Le bardage employé, quant à lui, serait de type Reynobond PE, selon les éléments révélés par la BBC et le Guardian. Il s'agit d'un sandwich de polyéthylène (PE) pris entre deux plaques d'aluminium auxquelles il vient apporter résistance et rigidité. Un produit d'entrée de gamme, recommandé pour les immeubles de faible hauteur, d'une élévation inférieure à 10 mètres (R+3). Selon les données fournies par le constructeur Arconic, la résistance au feu du produit satisferait à toutes les exigences réglementaires. Mais la gamme comporte des versions dite "FR", pour Fire Retardant, dont les performances incendie seraient améliorées et même "A2" pour les tours de plus de 30 mètres, qui serait totalement ignifugée. La problématique serait donc celle du choix des panneaux, inadaptés pour une tour d'habitation de 60 mètres.

 

L'usage d'aluminium laqué, léger et esthétique, pourrait donc avoir eu une incidence sur le déroulé des événements, puisque ce métal fond dès 660 °C, une température largement dépassée lors d'un sinistre où les 1.000 °C sont atteints. Le comportement au feu du cœur de ces panneaux, en polyéthylène basse densité non traité, pose également question. La présence d'une lame d'air entre les panneaux extérieurs et l'isolant polyisocyanurate fixé en façade aurait, quant à elle, accéléré la propagation des flammes. Lors d'essais de tenue au feu organisés au pôle européen de sécurité CNPP de Vernon, dans l'Eure, Batiactu avait constaté que cet isolant présentait une certaine résistance à l'incendie, de l'ordre de 10 à 20 minutes, supérieure à celle du polystyrène expansé. Un temps que les pompiers considéraient comme suffisant pour leur laisser le temps d'intervenir sur le sinistre.

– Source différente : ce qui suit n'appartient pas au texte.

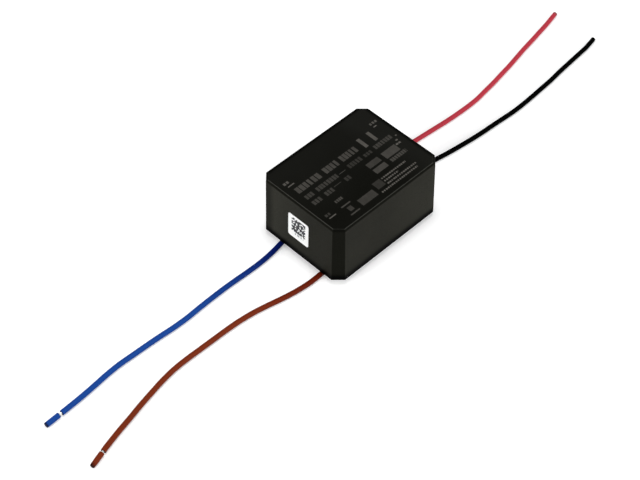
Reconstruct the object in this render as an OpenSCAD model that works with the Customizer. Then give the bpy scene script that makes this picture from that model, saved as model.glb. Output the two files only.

Mais, comme nous l'expliquaient des partisans de la laine de roche, "ce matériau à la fâcheuse tendance de générer des fumées nocives, notamment de l'acide cyanhydrique, beaucoup plus toxique que le monoxyde de carbone". Un problème qui serait donc venu compliquer le travail des pompiers britanniques et qui aurait laissé peu de chances aux résidents de la tour Grenfell.

 

 

Comme souvent dans la longue histoire des catastrophes, celle de cet incendie meurtrier résulterait donc de la coordination de différents facteurs : des panneaux inadaptés à un IGH, un isolant générant des fumées toxiques, une mise en œuvre qui tend à faciliter la progression du feu vers les étages supérieurs… Une situation exceptionnelle que les autorités britanniques cherchent à ne pas reproduire.

 

Mise à jour du 21/07/2017
Un isolant de la marque Kingspan faisait également partie de l'ITE de la tour Grenfell, d'après les médias britanniques. Il s'agissait visiblement de panneaux isolants en mousse résolique à très hautes performances pour façades ventilées Kooltherm K15. Ce produit constituait moins de 5% de la façade. La société a réagi en affirmant que son produit avait été utilisé dans le cadre d'un procédé constructif pour lequel il n'avait pas été conçu. "Kingspan ne l'aurait jamais recommandé", a affirmé la société au Guardian. "Ce matériau n'avait jamais été testé avec des panneaux composite aluminium/polyéthylène", ajoute le journal.